** What the exercise asks **
Show every line below where "hinge" can be found.

** Dataset content **
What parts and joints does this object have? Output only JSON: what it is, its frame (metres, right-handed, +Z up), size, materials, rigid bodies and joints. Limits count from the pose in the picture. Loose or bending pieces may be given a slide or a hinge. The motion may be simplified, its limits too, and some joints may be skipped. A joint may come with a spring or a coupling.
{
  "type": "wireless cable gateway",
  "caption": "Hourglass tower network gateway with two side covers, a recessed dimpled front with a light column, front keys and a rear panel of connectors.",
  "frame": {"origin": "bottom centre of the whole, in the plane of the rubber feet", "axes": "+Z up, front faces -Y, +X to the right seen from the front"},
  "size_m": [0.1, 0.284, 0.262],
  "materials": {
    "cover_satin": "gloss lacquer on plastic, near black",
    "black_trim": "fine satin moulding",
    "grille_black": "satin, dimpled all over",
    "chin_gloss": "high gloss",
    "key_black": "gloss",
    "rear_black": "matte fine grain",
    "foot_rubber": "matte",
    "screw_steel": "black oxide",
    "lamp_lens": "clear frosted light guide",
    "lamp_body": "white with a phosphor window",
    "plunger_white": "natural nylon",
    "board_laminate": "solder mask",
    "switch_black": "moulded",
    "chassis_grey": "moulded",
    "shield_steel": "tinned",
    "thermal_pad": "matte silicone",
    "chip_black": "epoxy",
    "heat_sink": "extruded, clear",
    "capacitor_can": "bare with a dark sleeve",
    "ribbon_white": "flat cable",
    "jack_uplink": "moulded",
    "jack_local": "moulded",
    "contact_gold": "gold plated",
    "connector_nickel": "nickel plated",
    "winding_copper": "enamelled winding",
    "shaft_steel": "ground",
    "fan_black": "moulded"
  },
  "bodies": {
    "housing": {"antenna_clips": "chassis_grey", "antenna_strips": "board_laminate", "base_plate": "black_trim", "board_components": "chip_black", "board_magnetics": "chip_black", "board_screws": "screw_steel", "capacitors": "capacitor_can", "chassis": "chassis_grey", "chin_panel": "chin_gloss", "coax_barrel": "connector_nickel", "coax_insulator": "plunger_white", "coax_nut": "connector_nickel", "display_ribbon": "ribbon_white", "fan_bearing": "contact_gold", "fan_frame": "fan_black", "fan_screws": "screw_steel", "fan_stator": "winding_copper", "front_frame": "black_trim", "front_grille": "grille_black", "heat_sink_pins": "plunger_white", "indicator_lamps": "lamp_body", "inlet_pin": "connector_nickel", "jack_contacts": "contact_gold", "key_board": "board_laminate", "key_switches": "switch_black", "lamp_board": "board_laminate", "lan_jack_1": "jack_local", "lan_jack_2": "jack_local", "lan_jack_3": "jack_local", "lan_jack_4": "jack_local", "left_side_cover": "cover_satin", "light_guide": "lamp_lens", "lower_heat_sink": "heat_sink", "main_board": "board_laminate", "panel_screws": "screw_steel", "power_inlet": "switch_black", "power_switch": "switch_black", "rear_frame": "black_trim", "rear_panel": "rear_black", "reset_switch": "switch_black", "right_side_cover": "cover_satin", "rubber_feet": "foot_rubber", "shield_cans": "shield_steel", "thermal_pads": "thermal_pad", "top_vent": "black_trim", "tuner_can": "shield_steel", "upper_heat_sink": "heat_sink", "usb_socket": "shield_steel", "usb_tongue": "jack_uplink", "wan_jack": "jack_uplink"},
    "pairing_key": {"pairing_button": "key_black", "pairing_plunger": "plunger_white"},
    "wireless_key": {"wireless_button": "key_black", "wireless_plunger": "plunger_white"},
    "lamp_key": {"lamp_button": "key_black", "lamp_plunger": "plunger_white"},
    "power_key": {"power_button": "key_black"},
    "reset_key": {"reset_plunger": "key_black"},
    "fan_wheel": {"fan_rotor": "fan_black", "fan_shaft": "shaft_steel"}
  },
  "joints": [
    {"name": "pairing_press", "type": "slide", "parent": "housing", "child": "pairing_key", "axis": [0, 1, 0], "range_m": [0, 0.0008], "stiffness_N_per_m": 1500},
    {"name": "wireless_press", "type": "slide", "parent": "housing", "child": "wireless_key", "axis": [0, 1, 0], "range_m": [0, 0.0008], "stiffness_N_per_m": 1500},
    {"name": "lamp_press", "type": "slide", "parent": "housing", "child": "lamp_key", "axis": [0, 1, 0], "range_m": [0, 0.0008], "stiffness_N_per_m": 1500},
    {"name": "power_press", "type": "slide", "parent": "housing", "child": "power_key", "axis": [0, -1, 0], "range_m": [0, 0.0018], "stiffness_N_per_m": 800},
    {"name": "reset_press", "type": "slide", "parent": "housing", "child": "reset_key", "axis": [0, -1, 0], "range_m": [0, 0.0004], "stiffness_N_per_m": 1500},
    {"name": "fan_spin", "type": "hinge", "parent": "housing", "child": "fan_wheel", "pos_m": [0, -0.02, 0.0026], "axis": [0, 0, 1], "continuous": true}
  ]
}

** Exercise solution **
What parts and joints does this object have? Output only JSON: what it is, its frame (metres, right-handed, +Z up), size, materials, rigid bodies and joints. Limits count from the pose in the picture. Loose or bending pieces may be given a slide or a hinge. The motion may be simplified, its limits too, and some joints may be skipped. A joint may come with a spring or a coupling.
    {"name": "fan_spin", "type": "hinge", "parent": "housing", "child": "fan_wheel", "pos_m": [0, -0.02, 0.0026], "axis": [0, 0, 1], "continuous": true}